HSBC is by some distance the most powerful and able bank in Hong Kong, particularly when subsidiary Hang Seng is taken into account. The Hong Kong operations of HSBC created HK$166 billion ($21.3 billion) of revenues in 2016. Although net profit was down, to HK$87.8 billion, it still dwarfed any comparable institution, and did so at a return on equity of 13%.
Key developments over the last 12 months have come in the retail and wealth management area, where the bank has continued to invest in digital and mobile channels, offering Apple Pay and Android Pay during the year. New mutual funds, structured products and wealth insurance have been developed, some of them leveraging on the bank’s leadership in renminbi bond investments.
The bank’s traditional commercial banking strengths are as robust as ever and Hong Kong is the heart of HSBC’s private banking offering for the region, accounting for 80% of Asia’s pre-tax profits for the division. Hong Kong is also the home of the bank’s trade finance strength, where renminbi internationalization is providing a spur to new business.
HSBC’s investment banking strength in the region is anchored by its Hong Kong-based debt capital markets dominance. It is easily the number one G3 bookrunner for Greater China and Hong Kong issuers, and obviously the leader for Hong Kong dollar bonds.
But it is more than just a debt factory. Interesting deals in the awards period have included perpetual hybrids for Li & Fung and Road King Infrastructure, green bonds for MTR and a sukuk for the Hong Kong government.

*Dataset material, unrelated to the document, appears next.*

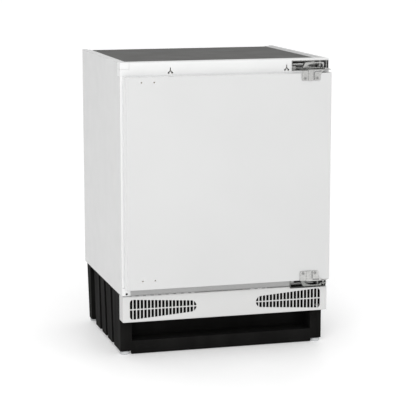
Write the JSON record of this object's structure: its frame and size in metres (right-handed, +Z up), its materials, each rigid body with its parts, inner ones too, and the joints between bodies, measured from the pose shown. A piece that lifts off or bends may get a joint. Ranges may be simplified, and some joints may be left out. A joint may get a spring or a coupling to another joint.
{
  "type": "undercounter refrigerator",
  "caption": "Built-under integrated refrigerator: white insulated cabinet with a flat hinged door, concealed multi-link hinges, plinth grille and black machine base on levelling feet.",
  "frame": {"origin": "on the floor, under the middle of the whole appliance", "axes": "+Z up, -Y out of the door, +X towards the hinge side"},
  "size_m": [0.595, 0.554, 0.818],
  "materials": {
    "white_sheet": "satin",
    "dark_sheet": "satin",
    "galvanised": "satin",
    "white_plastic": "satin",
    "liner_plastic": "gloss",
    "black_plastic": "matte",
    "foam": "matte",
    "clear_glass": "gloss",
    "trim_plastic": "satin",
    "clear_plastic": "gloss",
    "gasket": "matte",
    "hinge_chrome": "satin",
    "pin_steel": "satin",
    "aluminium_plate": "satin",
    "circuit_board": "satin",
    "black_enamel": "satin",
    "cast_block": "matte",
    "black_rubber": "matte",
    "copper": "satin",
    "foot_plastic": "matte"
  },
  "bodies": {
    "cabinet": {"left_side_panel": "white_sheet", "right_side_panel": "white_sheet", "top_panel": "dark_sheet", "back_panel": "galvanised", "bottom_sheet": "galvanised", "insulation_foam": "foam", "inner_liner": "liner_plastic", "top_front_strip": "white_plastic", "strip_corner_cap": "white_plastic", "lower_crossrail": "galvanised", "rail_corner_cover": "white_plastic", "plinth_grille": "white_plastic", "base_frame": "black_plastic", "cabinet_screws": "pin_steel", "lower_shelf_glass": "clear_glass", "upper_shelf_glass": "clear_glass", "crisper_cover_glass": "clear_glass", "shelf_trims": "trim_plastic", "thermostat_housing": "white_plastic", "lamp_cover": "clear_plastic", "lamp_board": "circuit_board", "evaporator_plate": "aluminium_plate", "drain_tube": "white_plastic", "compressor_shell": "black_enamel", "compressor_pump": "cast_block", "compressor_grommets": "black_rubber", "compressor_plate": "galvanised", "relay_box": "black_plastic", "evaporation_pan": "black_plastic", "condenser": "black_enamel", "filter_drier": "copper", "refrigerant_tubes": "copper", "mains_inlet": "black_plastic", "upper_hinge_cup": "hinge_chrome", "lower_hinge_cup": "hinge_chrome", "hinge_pivot_posts": "pin_steel", "hinge_springs": "pin_steel"},
    "door": {"door_panel": "white_sheet", "door_end_caps": "white_plastic", "door_foam": "foam", "door_liner": "liner_plastic", "door_gasket": "gasket", "upper_hinge_flange": "hinge_chrome", "lower_hinge_flange": "hinge_chrome", "flange_pins": "pin_steel", "flange_screws": "pin_steel"},
    "outer_links": {"upper_outer_link": "hinge_chrome", "lower_outer_link": "hinge_chrome"},
    "inner_links": {"upper_inner_link": "hinge_chrome", "lower_inner_link": "hinge_chrome"},
    "upper_bin": {"upper_door_bin": "clear_plastic"},
    "middle_bin": {"middle_door_bin": "clear_plastic"},
    "lower_bin": {"bottle_bin": "clear_plastic"},
    "crisper": {"crisper_drawer": "clear_plastic"},
    "dial": {"thermostat_dial": "white_plastic"},
    "switch": {"light_switch": "white_plastic"},
    "foot_front_left": {"foot_front_left": "foot_plastic"},
    "foot_front_right": {"foot_front_right": "foot_plastic"},
    "foot_rear_left": {"foot_rear_left": "foot_plastic"},
    "foot_rear_right": {"foot_rear_right": "foot_plastic"}
  },
  "joints": [
    {"name": "outer_link_turn", "type": "hinge", "parent": "cabinet", "child": "outer_links", "pos_m": [0.276, -0.216, 0.49075], "axis": [0, 0, 1], "range_deg": [0, 20]},
    {"name": "door_swing", "type": "hinge", "parent": "outer_links", "child": "door", "pos_m": [0.2755, -0.265, 0.49075], "axis": [0, 0, 1], "range_deg": [0, 80]},
    {"name": "inner_link_turn", "type": "hinge", "parent": "cabinet", "child": "inner_links", "pos_m": [0.2645, -0.218, 0.49075], "axis": [0, 0, 1], "range_deg": [0, 10]},
    {"name": "light_switch_press", "type": "slide", "parent": "cabinet", "child": "switch", "axis": [0, -1, 0], "range_m": [0, 0.006]},
    {"name": "thermostat_turn", "type": "hinge", "parent": "cabinet", "child": "dial", "pos_m": [0.202, -0.06, 0.728], "axis": [-1, 0, 0], "range_deg": [0, 270]},
    {"name": "crisper_slide", "type": "slide", "parent": "cabinet", "child": "crisper", "axis": [0, -1, 0], "range_m": [0, 0.07]},
    {"name": "upper_bin_lift", "type": "slide", "parent": "door", "child": "upper_bin", "axis": [0, 0, 1], "range_m": [0, 0.02]},
    {"name": "middle_bin_lift", "type": "slide", "parent": "door", "child": "middle_bin", "axis": [0, 0, 1], "range_m": [0, 0.02]},
    {"name": "lower_bin_lift", "type": "slide", "parent": "door", "child": "lower_bin", "axis": [0, 0, 1], "range_m": [0, 0.02]},
    {"name": "foot_front_left_screw", "type": "slide", "parent": "cabinet", "child": "foot_front_left", "axis": [0, 0, -1], "range_m": [0, 0.015]},
    {"name": "foot_front_right_screw", "type": "slide", "parent": "cabinet", "child": "foot_front_right", "axis": [0, 0, -1], "range_m": [0, 0.015]},
    {"name": "foot_rear_left_screw", "type": "slide", "parent": "cabinet", "child": "foot_rear_left", "axis": [0, 0, -1], "range_m": [0, 0.015]},
    {"name": "foot_rear_right_screw", "type": "slide", "parent": "cabinet", "child": "foot_rear_right", "axis": [0, 0, -1], "range_m": [0, 0.015]}
  ],
  "couplings": [
    {"joint": "outer_link_turn", "follows": "door_swing", "ratio": 0.25},
    {"joint": "inner_link_turn", "follows": "door_swing", "ratio": 0.125},
    {"joint": "light_switch_press", "follows": "door_swing", "m_per_rad": 0.0042972}
  ]
}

HSBC is not a leader in equity capital markets in the region but nevertheless raised $14 billion for clients in the Hong Kong ECM, with senior (if not the most senior) roles on the IPOs of Postal Savings Bank of China, Guotai Junan, CR Pharmaceutical and, on the equity-linked side, Haitong International.
Big M&A mandates in Hong Kong included the acquisition of Citic Group’s property portfolio by China Overseas Land & Investment and the privatization of New World China Land.